Deny (week 5+): Move validated constraints to enforcementAction: deny. Non-compliant deployments are blocked with a clear error message. New constraints always enter through dryrun first. Quarterly reviews adjust thresholds as team needs change.
The exit criterion for each phase: violation count trending downward with no legitimate workloads blocked.
Performance, Gotchas, and What Gatekeeper Cannot Do
Gatekeeper adds approximately 50ms to admission latency when properly configured. Misconfiguration — particularly setting too many webhook threads relative to available CPU — can spike latency to 3 seconds.
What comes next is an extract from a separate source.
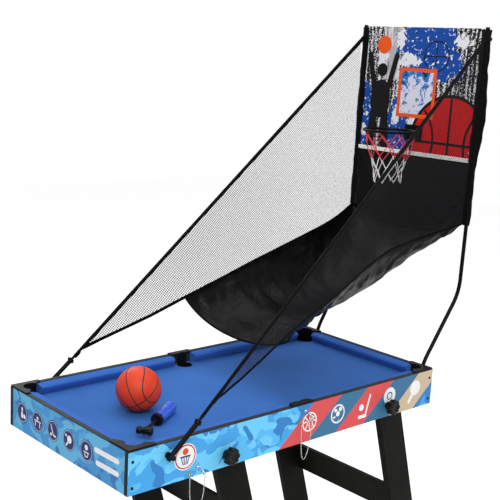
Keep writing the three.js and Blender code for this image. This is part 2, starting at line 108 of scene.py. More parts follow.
def square_to(vector, axis):
    """Unit vector at right angles to the unit axis."""
    return unit(vector - (vector @ axis) * axis)


def ripple(x, y, z):
    """Smooth noise, within about -1 to 1."""
    return noise.noise(Vector((x, y, z)))


# ------------------------------------------------------------------ shader tools
def operator_node(kind, swap=False):
    def build(self, other=0.0):
        values = (other, self) if swap else (self, other)
        return self.shader.math(kind, *values)
    return build


class Val:
    """A node output. Each operator on it adds a Math node; on masks * is "and", | is "or"."""
    def __init__(self, shader, socket):
        self.shader = shader
        self.socket = socket

    __add__ = operator_node("ADD")
    __radd__ = operator_node("ADD", swap=True)
    __sub__ = operator_node("SUBTRACT")
    __rsub__ = operator_node("SUBTRACT", swap=True)
    __mul__ = operator_node("MULTIPLY")
    __truediv__ = operator_node("DIVIDE")
    __gt__ = operator_node("GREATER_THAN")
    __lt__ = operator_node("LESS_THAN")
    __or__ = operator_node("MAXIMUM")
    __abs__ = operator_node("ABSOLUTE")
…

The key tuning parameter is matching the thread count to the pod’s CPU allocation.
| Gotcha | Symptom | Fix |
|---|---|---|
| Thread misconfiguration | Admission latency spikes to 3+ seconds | Set max-serving-threads equal to GOMAXPROCS; match to CPU allocation |
| Audit controller overload | High memory usage on Gatekeeper pods | Limit audit scope with namespace exclusions; increase audit interval |
| Constraint conflict | Two constraints give contradictory requirements | Use dryrun mode to detect conflicts before enforcing |
| Missing exception process | Developers bypass Gatekeeper by deploying to unmonitored namespaces | Apply constraints cluster-wide with explicit namespace exemptions rather than opt-in |
| Rego complexity | Policy evaluation timeout on complex constraint chains | Keep individual Rego policies under 50 lines; compose simple policies rather than building monolithic ones |
The most important limitation: Gatekeeper only operates at admission time. It cannot right-size a running pod, scale down idle deployments, or optimize existing resource requests. It prevents waste from entering the cluster. It does not remediate waste that already exists. Pair it with runtime tools — VPA for right-sizing, scheduled scaling for non-production environments, and cost monitoring for drift detection.
Policy-as-code at the Kubernetes admission layer is the enforcement gap between cloud-level SCPs and runtime monitoring. Gatekeeper fills it with 50ms latency, a library of ready-made cost constraints, and a staged rollout model that builds compliance without breaking deployments. Start with the six constraints in this article on dryrun. Audit what you find. Enforce what matters. The 35% of Kubernetes spend currently wasted on overprovisioned resources is addressable — but only if the guardrails exist before the deployment reaches the scheduler.